Benoit Tellier created JAMES-3810:
-------------------------------------
Summary: Performance issues with RabbitMQMailQueue browsing
Key: JAMES-3810
URL: https://issues.apache.org/jira/browse/JAMES-3810
Project: James Server
Issue Type: Improvement
Components: Queue, rabbitmq
Affects Versions: 3.7.0
Reporter: Benoit Tellier
Fix For: 3.8.0
h3. What
Upon incidents, the process of the browse start update can be suspended if some
old mails are stuck in the mail queue.
Given enough time, browsing/browse-start updates will fail (too much data
loaded at once).
Periodically browse start updates would pile up until creating performance
issues.
h3. The fix
- Allow better resilience upon browsing large amount of data.
- Handle correctly casandra exceptions upon dequeue (nack items)
- And finally provide a health check to WARN when health check is out of date
h3. What to do when health check is out of date
- Identify the items still present in the queue
- Remove them from the queue
- and let everything catch up.
Alternatively if old content can be discarded an aggressive anual update of the
browse start can be an option.
h3. Alternative
Disabling the Cassandra part of the RabbitMQ is OK for a MDA, and RabbitMQ
mailQueue is unfit for a MX.
Thus it would sound legit to just disable it.
h3. Interesting Gitter discussion
I leave it here as this is a very interesting discussions, explaining cause,
effects, solutions, quick fixes, etc...
{code:java}
@iljaweis
Hello, I'm currently investigating some performance problems around the Mail
Queue in RabbitMQ und Cassandra, especially enqueuedmailsv4. From reading
https://github.com/apache/james-project/blob/master/src/adr/0031-distributed-mail-queue.md
and
https://github.com/apache/james-project/blob/master/src/adr/0032-distributed-mail-queue-cleanup.md
it is my understanding that the content of the tables "contentstart" and
"browsestart" indicate the oldest dates where we should start processing
entries from enqueuedmailsv4. However, the content of both contentstart and
browsestart for all queues is stuck at "2022-07-12 14:00:00" and does not
change.
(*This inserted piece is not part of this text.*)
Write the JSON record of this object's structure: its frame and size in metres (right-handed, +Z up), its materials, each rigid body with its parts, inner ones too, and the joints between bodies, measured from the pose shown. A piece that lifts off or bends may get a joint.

The result is that we're querying lots of "old" data from
enqueuedmailsv4, but our queues (judging from RabbitMQ) appear to be basically
empty all the time. The value of updateBrowseStartPace is 1000, the default.
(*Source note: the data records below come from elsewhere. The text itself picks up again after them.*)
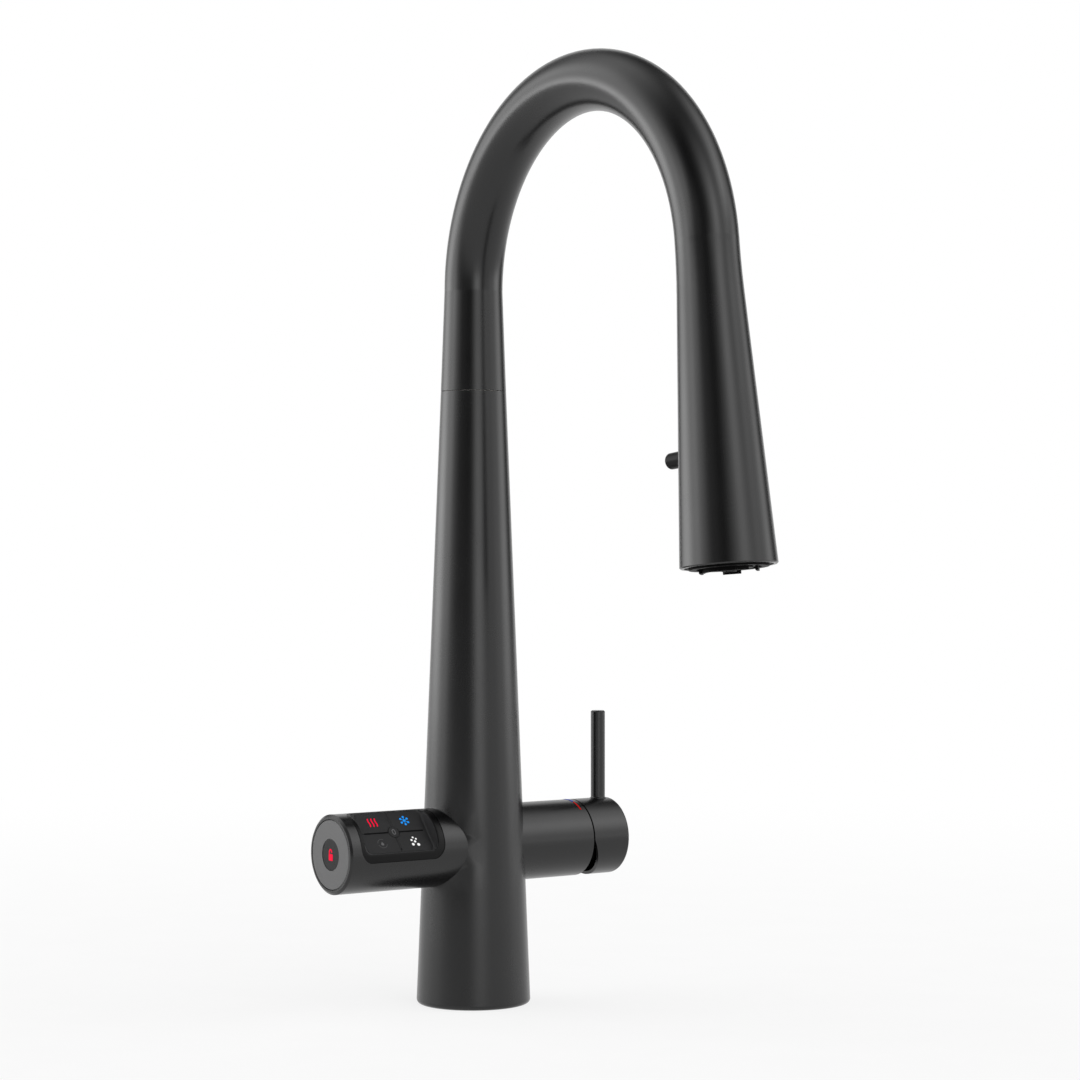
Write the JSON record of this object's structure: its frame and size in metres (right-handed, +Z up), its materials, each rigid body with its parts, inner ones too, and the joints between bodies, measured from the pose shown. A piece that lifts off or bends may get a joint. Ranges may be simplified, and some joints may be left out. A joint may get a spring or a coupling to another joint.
{
  "type": "boiling water tap",
  "caption": "Single-hole kitchen tap with a swan-neck swivel spout, a side mixer lever and a side control pod for boiling, chilled and sparkling water.",
  "frame": {"origin": "centre of the foot's underside, on the deck", "axes": "+Z up; the spout reaches toward -Y; the mixer lever is on the +X side and the control pod on the -X side"},
  "size_m": [0.1528, 0.2301, 0.4235],
  "materials": {
    "satin_black_coat": "satin black powder coat",
    "black_plastic": "fine matt black",
    "key_plastic": "soft matt dark grey",
    "lens_plastic": "smooth smoked",
    "inner_plastic": "moulded, unfinished",
    "bearing_plastic": "plain bearing plastic",
    "ceramic_cartridge": "plastic-cased ceramic cartridge",
    "rubber": "plain",
    "brass": "machined",
    "copper_pipe": "drawn copper, weighed as brass",
    "steel": "stainless, plain",
    "board": "lacquered",
    "red_enamel": "smooth",
    "blue_enamel": "smooth"
  },
  "bodies": {
    "body": {"column": "satin_black_coat", "base_insert": "brass", "base_seal": "rubber", "hot_pipe": "copper_pipe", "cold_pipe": "copper_pipe", "boiling_pipe": "steel", "chilled_pipe": "steel", "mixed_pipe": "steel", "pod_housing": "satin_black_coat", "pod_bulkhead": "inner_plastic", "panel_frame": "black_plastic", "panel_seal": "rubber", "control_board": "board", "key_switches": "black_plastic", "panel_light": "lens_plastic", "control_cable": "rubber", "lock_guide": "inner_plastic", "lock_switch": "black_plastic", "lock_pad": "rubber", "handle_body": "satin_black_coat", "hot_mark": "red_enamel", "cold_mark": "blue_enamel", "valve_body": "brass", "cartridge": "ceramic_cartridge", "cartridge_nut": "brass", "swivel_neck": "brass", "lower_bush": "bearing_plastic", "upper_bush": "bearing_plastic", "swivel_seals": "rubber", "thrust_washer": "bearing_plastic", "retaining_clip": "steel"},
    "spout": {"spout_shell": "satin_black_coat", "spout_collar": "brass", "spout_manifold": "inner_plastic", "mixed_tube": "steel", "boiling_tube": "steel", "chilled_tube": "steel", "head_block": "inner_plastic", "outlet_plate": "black_plastic", "nozzle_ring": "black_plastic", "aerator_insert": "inner_plastic", "boiling_nozzle": "black_plastic", "knob_sleeve": "black_plastic", "knob_spring": "steel"},
    "diverter": {"diverter_knob": "black_plastic"},
    "hot_key": {"key_hot": "key_plastic"},
    "cold_key": {"key_cold": "key_plastic"},
    "still_key": {"key_still": "key_plastic"},
    "sparkling_key": {"key_sparkling": "key_plastic"},
    "lock": {"lock_plate": "satin_black_coat", "lock_lens": "lens_plastic"},
    "mixer_carrier": {"carrier": "steel", "cross_pin": "steel"},
    "mixer_lever": {"stem": "steel", "lever_cap": "satin_black_coat", "lever_pin": "satin_black_coat", "cap_screw": "steel"}
  },
  "joints": [
    {"name": "spout_swivel", "type": "hinge", "parent": "body", "child": "spout", "pos_m": [0, 0, 0.28], "axis": [0, 0, 1], "range_deg": [-75, 75]},
    {"name": "temperature_turn", "type": "hinge", "parent": "body", "child": "mixer_carrier", "pos_m": [0.05614, 0, 0.0722], "axis": [1, 0, 0], "range_deg": [-16, 50]},
    {"name": "flow_tilt", "type": "hinge", "parent": "mixer_carrier", "child": "mixer_lever", "pos_m": [0.05614, 0, 0.0722], "axis": [0, 1, 0], "range_deg": [0, 20]},
    {"name": "hot_key_push", "type": "slide", "parent": "body", "child": "hot_key", "axis": [0, 0.766, -0.6428], "range_m": [0, 0.0004], "stiffness_N_per_m": 1500, "springref_m": -0.0004},
    {"name": "cold_key_push", "type": "slide", "parent": "body", "child": "cold_key", "axis": [0, 0.766, -0.6428], "range_m": [0, 0.0004], "stiffness_N_per_m": 1500, "springref_m": -0.0004},
    {"name": "still_key_push", "type": "slide", "parent": "body", "child": "still_key", "axis": [0, 0.766, -0.6428], "range_m": [0, 0.0004], "stiffness_N_per_m": 1500, "springref_m": -0.0004},
    {"name": "sparkling_key_push", "type": "slide", "parent": "body", "child": "sparkling_key", "axis": [0, 0.766, -0.6428], "range_m": [0, 0.0004], "stiffness_N_per_m": 1500, "springref_m": -0.0004},
    {"name": "lock_push", "type": "slide", "parent": "body", "child": "lock", "axis": [1, 0, 0], "range_m": [0, 0.0008], "stiffness_N_per_m": 1500, "springref_m": -0.0005},
    {"name": "diverter_push", "type": "slide", "parent": "spout", "child": "diverter", "axis": [0, -0.9944, 0.1056], "range_m": [0, 0.0025], "stiffness_N_per_m": 500, "springref_m": -0.003}
  ]
}
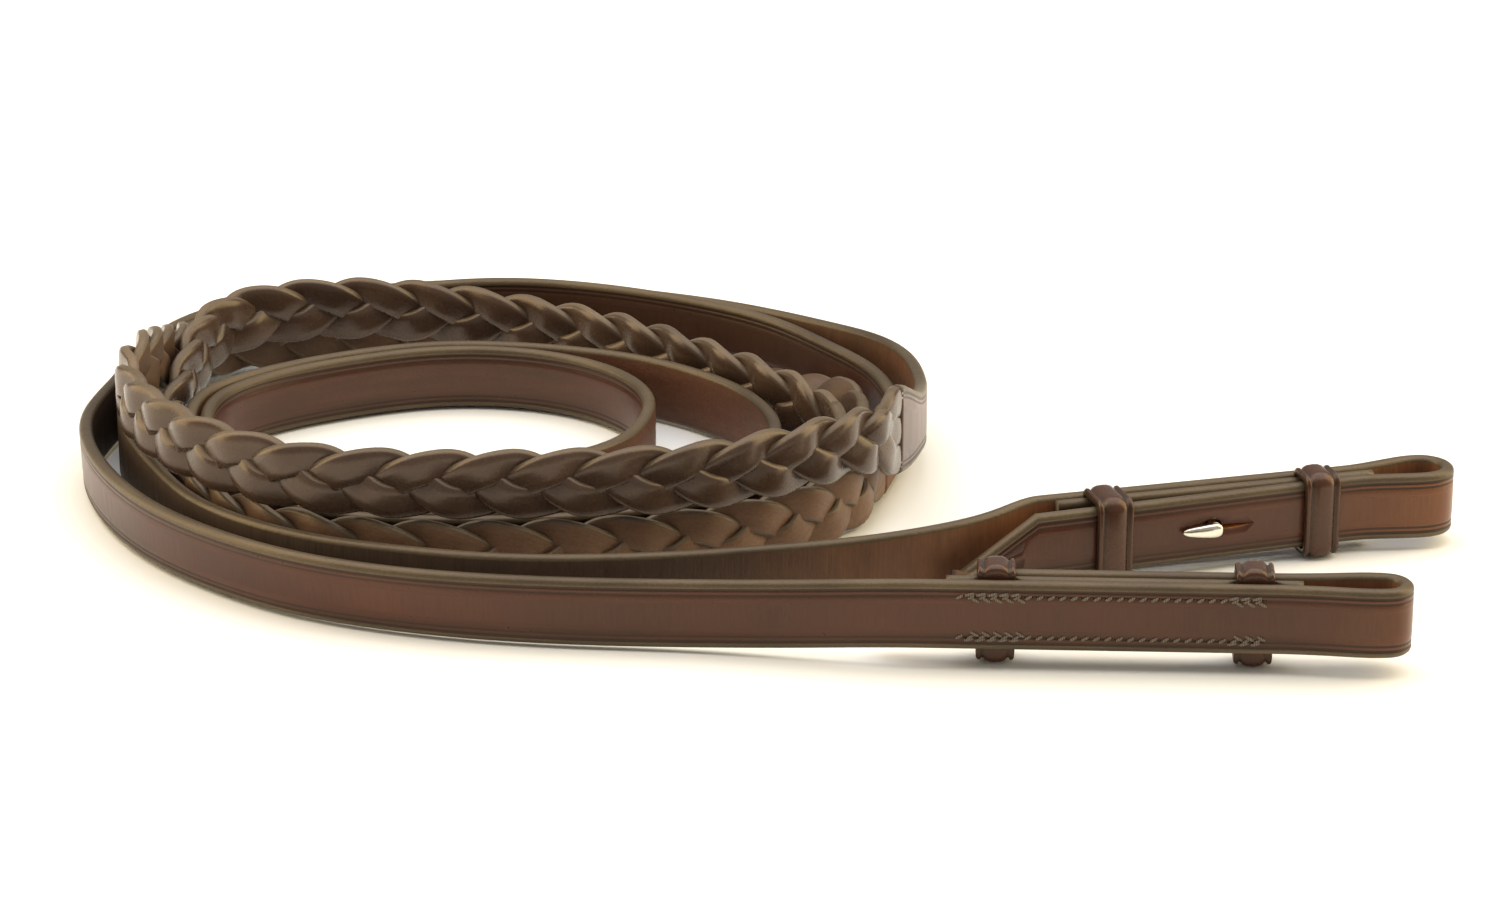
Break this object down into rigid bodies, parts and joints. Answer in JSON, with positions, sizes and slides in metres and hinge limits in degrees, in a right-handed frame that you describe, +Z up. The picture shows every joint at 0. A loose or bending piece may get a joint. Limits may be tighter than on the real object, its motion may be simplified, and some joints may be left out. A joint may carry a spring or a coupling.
{
  "type": "horse reins",
  "caption": "Coiled pair of leather riding reins with hook-stud billets, plaited grips and a buckled hand part.",
  "frame": {"origin": "middle of the coil's box, on the ground it stands on", "axes": "+X towards the billets, +Y from the billets' side across the coil, +Z up"},
  "size_m": [0.3288, 0.2372, 0.0356],
  "materials": {
    "bridle_leather": "waxed brown grain, satin",
    "plaited_leather": "waxed brown, satin",
    "keeper_leather": "creased brown, satin",
    "waxed_thread": "waxed thread",
    "plated_metal": "polished nickel plate"
  },
  "bodies": {
    "reins": {"near_strap": "bridle_leather", "near_plait": "plaited_leather", "near_hand_part": "bridle_leather", "near_stay": "bridle_leather", "near_inner_keeper": "keeper_leather", "near_outer_keeper": "keeper_leather", "near_hook_stud": "plated_metal", "near_stud_washer": "plated_metal", "near_billet_stitching": "waxed_thread", "off_strap": "bridle_leather", "off_plait": "plaited_leather", "off_hand_part": "bridle_leather", "off_stay": "bridle_leather", "off_inner_keeper": "keeper_leather", "off_outer_keeper": "keeper_leather", "off_hook_stud": "plated_metal", "off_stud_washer": "plated_metal", "off_billet_stitching": "waxed_thread", "buckle_fixed_keeper": "keeper_leather", "chape_stitching": "waxed_thread"},
    "frame": {"buckle_frame": "plated_metal"},
    "prong": {"buckle_prong": "plated_metal"},
    "runner": {"buckle_running_keeper": "keeper_leather"}
  },
  "joints": [
    {"name": "frame_swing", "type": "hinge", "parent": "reins", "child": "frame", "pos_m": [-0.0738, -0.0421, 0.0116], "axis": [0, 0, 1], "range_deg": [0, 1.5]},
    {"name": "prong_swing", "type": "hinge", "parent": "frame", "child": "prong", "pos_m": [-0.0738, -0.0421, 0.0116], "axis": [0, 0, 1], "range_deg": [0, 4]},
    {"name": "runner_slide", "type": "slide", "parent": "reins", "child": "runner", "axis": [1, 0, 0], "range_m": [-0.003, 0.003]}
  ]
}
We're using distributed-pop3-app. Is this behaviour expected, or if not, is
there something I could look at? Thanks.
@iljaweis
Hmm. Looks like James uses LIMIT 5000, but we're already at 17435 rows for that
timerangestart. Looks like we need to increate bucketCount, but is there a way
to deal with these old rows?
@chibenwa
Hello.
Emails between contentStart and browseStart is elligible for cleanup (meaning
deletion from objectStore, then from the Cassandra mailQueue view). BrowseStart
matches (modulo the duration of slices) of the oldest mail still in the queue.
ContentStart matches the fist email whose content is not deleted. So
contentStart <= browseStart.
> Looks like James uses LIMIT 5000
I bet you are looking at logs on Cassandra server, most likely upon massive
query rates. That limit do not correspond to any code on James side (Cf
EnqueuedMailsDAO) but nothing to be worrying off as this is the default page
size (drivers requests large reads by packets of 5000.
> I'm currently investigating some performance problems around the Mail Queue
> in RabbitMQ und Cassandra, especially enqueuedmailsv4.
This is rather insufficient as a description for me understanding what happens,
but (knowing the design of the underlying solution) let met take a bet:
You are having performance issues as massive load queries are done by the
RabbitMQ mail queue. This massive load is due to a full content read of the
mail queue content everytime the browse start is read. (reads everything from
12/07, so slice * bucket, and returns load of data.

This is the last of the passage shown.